• **Data lines**
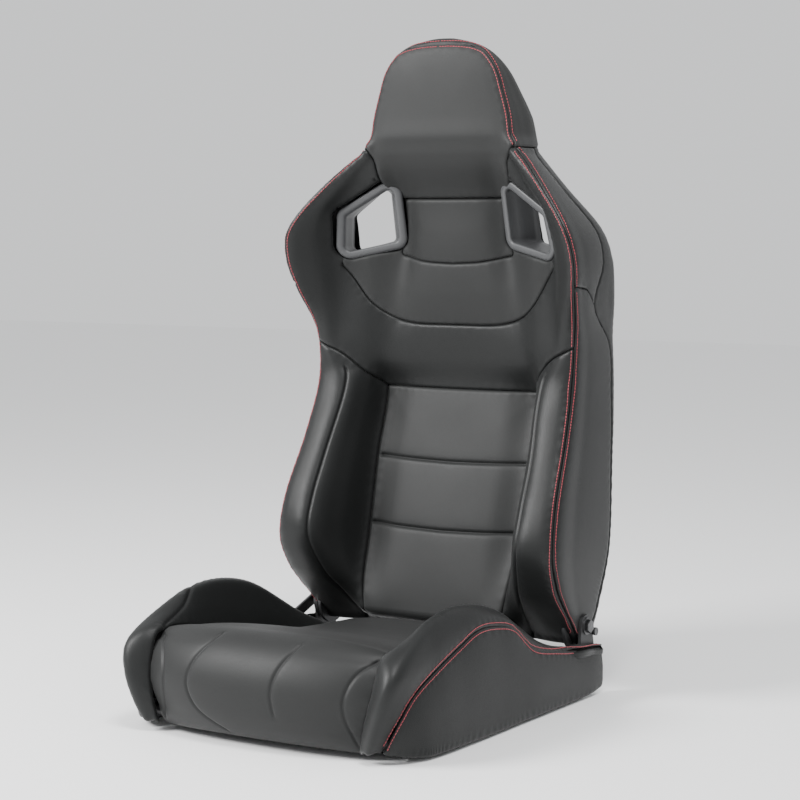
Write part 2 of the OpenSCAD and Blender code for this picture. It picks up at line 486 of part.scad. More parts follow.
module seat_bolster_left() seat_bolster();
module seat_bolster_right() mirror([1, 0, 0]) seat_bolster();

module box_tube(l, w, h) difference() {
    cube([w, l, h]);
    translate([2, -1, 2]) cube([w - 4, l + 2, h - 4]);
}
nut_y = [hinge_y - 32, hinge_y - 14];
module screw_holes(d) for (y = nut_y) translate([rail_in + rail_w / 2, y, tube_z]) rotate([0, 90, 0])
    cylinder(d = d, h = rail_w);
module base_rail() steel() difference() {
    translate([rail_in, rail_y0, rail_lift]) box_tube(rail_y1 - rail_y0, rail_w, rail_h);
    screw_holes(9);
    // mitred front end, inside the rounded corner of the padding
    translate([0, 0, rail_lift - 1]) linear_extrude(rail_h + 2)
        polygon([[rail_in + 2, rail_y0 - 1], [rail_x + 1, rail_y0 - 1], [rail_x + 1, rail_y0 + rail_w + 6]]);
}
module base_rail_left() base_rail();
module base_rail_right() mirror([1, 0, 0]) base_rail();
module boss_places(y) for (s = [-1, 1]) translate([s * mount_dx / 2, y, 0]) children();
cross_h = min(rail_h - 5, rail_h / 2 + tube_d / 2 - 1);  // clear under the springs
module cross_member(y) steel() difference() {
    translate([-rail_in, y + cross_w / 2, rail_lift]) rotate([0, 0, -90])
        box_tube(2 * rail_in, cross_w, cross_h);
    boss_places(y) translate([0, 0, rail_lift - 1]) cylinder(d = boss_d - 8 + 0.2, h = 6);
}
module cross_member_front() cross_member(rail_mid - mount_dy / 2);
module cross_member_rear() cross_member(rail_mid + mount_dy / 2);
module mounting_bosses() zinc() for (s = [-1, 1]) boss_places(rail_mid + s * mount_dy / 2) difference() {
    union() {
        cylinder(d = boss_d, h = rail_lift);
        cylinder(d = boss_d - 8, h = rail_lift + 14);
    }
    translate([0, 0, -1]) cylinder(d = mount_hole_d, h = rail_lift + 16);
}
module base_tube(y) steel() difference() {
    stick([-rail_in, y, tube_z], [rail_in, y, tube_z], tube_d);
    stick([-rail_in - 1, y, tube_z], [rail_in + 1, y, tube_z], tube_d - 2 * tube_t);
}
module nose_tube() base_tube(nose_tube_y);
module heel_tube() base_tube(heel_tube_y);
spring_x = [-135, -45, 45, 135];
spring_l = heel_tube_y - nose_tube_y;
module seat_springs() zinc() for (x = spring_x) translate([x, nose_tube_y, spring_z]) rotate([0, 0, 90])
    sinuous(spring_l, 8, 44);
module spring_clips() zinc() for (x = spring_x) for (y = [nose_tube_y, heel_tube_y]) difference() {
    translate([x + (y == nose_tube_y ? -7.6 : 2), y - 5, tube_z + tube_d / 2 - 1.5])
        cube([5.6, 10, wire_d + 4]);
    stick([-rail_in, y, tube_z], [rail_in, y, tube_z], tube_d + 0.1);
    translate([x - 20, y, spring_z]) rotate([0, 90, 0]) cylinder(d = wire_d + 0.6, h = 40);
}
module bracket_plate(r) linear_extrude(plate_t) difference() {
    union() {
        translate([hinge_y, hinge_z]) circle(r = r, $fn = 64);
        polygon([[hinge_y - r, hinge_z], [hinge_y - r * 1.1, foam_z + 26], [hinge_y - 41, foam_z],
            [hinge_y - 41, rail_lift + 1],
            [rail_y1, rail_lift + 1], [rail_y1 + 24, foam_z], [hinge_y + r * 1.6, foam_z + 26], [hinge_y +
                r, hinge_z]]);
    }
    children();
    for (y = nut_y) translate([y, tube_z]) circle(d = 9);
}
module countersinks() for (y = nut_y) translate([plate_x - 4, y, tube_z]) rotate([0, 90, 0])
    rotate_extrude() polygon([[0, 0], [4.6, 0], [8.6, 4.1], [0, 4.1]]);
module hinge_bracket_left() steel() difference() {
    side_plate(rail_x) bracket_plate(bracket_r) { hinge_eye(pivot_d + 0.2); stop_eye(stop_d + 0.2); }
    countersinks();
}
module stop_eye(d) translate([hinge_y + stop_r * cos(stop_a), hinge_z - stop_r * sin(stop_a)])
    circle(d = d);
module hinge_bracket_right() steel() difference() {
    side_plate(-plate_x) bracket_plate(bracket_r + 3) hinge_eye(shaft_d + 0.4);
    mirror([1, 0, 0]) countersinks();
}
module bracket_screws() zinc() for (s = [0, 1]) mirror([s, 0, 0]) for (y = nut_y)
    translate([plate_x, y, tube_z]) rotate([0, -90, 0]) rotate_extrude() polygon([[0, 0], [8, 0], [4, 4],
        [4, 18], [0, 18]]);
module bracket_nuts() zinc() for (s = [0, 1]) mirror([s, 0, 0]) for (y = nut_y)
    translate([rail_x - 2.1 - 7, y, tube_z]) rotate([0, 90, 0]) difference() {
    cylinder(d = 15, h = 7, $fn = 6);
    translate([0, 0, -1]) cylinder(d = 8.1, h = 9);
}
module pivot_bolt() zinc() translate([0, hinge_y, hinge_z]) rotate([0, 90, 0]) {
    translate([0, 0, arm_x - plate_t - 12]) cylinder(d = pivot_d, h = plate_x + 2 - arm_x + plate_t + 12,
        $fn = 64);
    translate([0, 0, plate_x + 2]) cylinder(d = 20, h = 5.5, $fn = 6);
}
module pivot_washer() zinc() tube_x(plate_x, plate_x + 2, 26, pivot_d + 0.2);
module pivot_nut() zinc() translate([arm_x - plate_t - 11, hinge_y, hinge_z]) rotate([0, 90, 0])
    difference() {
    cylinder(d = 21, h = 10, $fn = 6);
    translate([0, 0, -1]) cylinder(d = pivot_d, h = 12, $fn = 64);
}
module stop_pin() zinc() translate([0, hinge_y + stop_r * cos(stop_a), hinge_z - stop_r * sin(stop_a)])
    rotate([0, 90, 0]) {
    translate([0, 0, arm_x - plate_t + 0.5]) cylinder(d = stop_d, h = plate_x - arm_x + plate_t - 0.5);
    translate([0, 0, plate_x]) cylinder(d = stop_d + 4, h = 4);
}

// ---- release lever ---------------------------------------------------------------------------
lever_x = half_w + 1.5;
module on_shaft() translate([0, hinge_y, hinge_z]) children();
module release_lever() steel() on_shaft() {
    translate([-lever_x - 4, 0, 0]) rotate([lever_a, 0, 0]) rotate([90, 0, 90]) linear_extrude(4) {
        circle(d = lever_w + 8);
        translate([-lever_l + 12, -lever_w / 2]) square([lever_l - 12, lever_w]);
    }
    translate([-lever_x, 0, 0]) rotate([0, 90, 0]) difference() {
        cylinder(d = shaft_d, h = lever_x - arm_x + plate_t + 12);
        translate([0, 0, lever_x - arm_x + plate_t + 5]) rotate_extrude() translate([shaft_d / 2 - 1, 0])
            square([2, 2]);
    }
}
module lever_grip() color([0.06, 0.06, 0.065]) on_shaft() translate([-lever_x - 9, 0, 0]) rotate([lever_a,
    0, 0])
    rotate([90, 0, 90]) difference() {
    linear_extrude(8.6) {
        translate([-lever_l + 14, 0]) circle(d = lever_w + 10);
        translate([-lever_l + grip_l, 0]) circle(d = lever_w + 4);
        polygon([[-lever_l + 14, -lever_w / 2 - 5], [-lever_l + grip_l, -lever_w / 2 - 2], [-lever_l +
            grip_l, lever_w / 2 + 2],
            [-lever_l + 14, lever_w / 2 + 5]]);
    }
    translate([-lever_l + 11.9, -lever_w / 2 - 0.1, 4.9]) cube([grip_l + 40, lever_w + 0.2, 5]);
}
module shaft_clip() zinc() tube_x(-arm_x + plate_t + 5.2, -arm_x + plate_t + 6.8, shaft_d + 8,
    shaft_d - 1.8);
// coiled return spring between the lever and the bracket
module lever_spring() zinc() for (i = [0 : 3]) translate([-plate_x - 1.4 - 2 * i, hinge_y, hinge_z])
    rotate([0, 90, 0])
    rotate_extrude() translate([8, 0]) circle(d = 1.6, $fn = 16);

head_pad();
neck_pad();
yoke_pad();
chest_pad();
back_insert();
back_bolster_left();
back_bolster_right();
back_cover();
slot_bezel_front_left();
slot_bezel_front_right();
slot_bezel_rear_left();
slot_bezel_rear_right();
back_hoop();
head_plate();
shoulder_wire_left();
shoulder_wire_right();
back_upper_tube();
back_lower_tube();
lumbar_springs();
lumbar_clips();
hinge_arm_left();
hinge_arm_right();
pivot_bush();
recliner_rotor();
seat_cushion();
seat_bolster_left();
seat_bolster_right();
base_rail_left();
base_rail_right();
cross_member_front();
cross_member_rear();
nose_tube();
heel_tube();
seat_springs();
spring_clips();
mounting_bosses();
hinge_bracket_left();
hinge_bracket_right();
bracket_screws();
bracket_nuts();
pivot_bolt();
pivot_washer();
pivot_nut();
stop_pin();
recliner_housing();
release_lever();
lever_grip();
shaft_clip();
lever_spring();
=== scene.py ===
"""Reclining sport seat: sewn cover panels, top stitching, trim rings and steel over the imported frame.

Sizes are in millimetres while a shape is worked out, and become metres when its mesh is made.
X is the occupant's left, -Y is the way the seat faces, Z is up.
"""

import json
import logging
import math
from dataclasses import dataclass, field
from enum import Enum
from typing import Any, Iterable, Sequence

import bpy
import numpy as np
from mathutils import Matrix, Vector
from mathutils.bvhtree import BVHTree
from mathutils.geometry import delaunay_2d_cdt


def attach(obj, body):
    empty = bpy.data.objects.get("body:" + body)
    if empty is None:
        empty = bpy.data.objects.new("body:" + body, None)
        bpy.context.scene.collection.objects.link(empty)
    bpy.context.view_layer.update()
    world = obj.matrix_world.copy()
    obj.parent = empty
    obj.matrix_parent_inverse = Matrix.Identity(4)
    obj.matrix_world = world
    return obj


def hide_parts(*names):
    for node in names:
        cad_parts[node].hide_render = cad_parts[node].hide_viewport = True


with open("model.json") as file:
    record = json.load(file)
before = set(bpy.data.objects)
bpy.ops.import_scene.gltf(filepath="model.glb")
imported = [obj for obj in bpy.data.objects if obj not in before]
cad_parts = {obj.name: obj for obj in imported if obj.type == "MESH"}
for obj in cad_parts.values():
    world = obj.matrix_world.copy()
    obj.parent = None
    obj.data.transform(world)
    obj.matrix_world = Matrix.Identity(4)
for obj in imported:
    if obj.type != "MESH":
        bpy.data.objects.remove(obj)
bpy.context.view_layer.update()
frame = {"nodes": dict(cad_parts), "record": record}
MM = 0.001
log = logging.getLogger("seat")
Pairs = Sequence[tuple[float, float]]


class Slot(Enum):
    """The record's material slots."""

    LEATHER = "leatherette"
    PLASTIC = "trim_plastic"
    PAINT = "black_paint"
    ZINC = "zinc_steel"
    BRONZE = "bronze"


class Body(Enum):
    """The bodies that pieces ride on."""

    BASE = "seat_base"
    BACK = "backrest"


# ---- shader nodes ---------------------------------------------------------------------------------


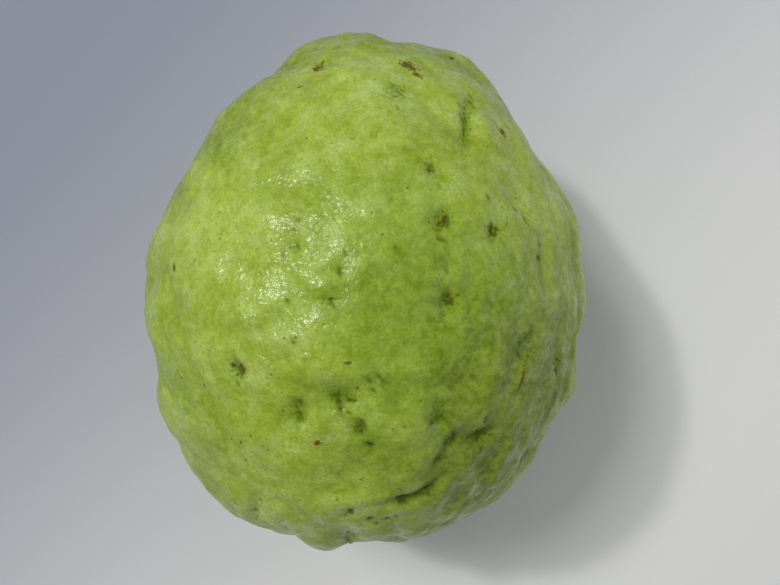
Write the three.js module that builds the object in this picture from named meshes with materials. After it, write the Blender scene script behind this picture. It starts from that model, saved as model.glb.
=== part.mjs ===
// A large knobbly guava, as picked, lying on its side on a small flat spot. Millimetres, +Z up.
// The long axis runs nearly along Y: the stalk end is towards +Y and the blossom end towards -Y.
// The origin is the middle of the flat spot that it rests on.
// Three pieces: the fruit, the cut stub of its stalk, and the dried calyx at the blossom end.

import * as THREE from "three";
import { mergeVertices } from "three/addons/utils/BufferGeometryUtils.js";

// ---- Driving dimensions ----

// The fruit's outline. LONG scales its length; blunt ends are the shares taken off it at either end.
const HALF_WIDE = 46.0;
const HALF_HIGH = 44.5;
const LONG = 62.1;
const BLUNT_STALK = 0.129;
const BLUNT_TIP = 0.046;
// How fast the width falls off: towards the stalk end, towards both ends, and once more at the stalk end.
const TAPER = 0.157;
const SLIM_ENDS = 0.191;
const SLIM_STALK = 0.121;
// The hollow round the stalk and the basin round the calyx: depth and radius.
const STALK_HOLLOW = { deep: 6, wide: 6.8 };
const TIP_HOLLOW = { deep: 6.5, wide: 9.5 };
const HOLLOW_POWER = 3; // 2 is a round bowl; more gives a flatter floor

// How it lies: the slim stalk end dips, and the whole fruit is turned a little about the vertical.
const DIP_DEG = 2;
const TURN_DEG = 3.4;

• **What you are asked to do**
Above is a listing; print exactly its lines from the one with "pivot_washer();" through the one with "obj.matrix_parent_inverse = Matrix.Identity(4)", and no other lines.

• **Written reply**
pivot_washer();
pivot_nut();
stop_pin();
recliner_housing();
release_lever();
lever_grip();
shaft_clip();
lever_spring();
=== scene.py ===
"""Reclining sport seat: sewn cover panels, top stitching, trim rings and steel over the imported frame.

Sizes are in millimetres while a shape is worked out, and become metres when its mesh is made.
X is the occupant's left, -Y is the way the seat faces, Z is up.
"""

import json
import logging
import math
from dataclasses import dataclass, field
from enum import Enum
from typing import Any, Iterable, Sequence

import bpy
import numpy as np
from mathutils import Matrix, Vector
from mathutils.bvhtree import BVHTree
from mathutils.geometry import delaunay_2d_cdt


def attach(obj, body):
    empty = bpy.data.objects.get("body:" + body)
    if empty is None:
        empty = bpy.data.objects.new("body:" + body, None)
        bpy.context.scene.collection.objects.link(empty)
    bpy.context.view_layer.update()
    world = obj.matrix_world.copy()
    obj.parent = empty
    obj.matrix_parent_inverse = Matrix.Identity(4)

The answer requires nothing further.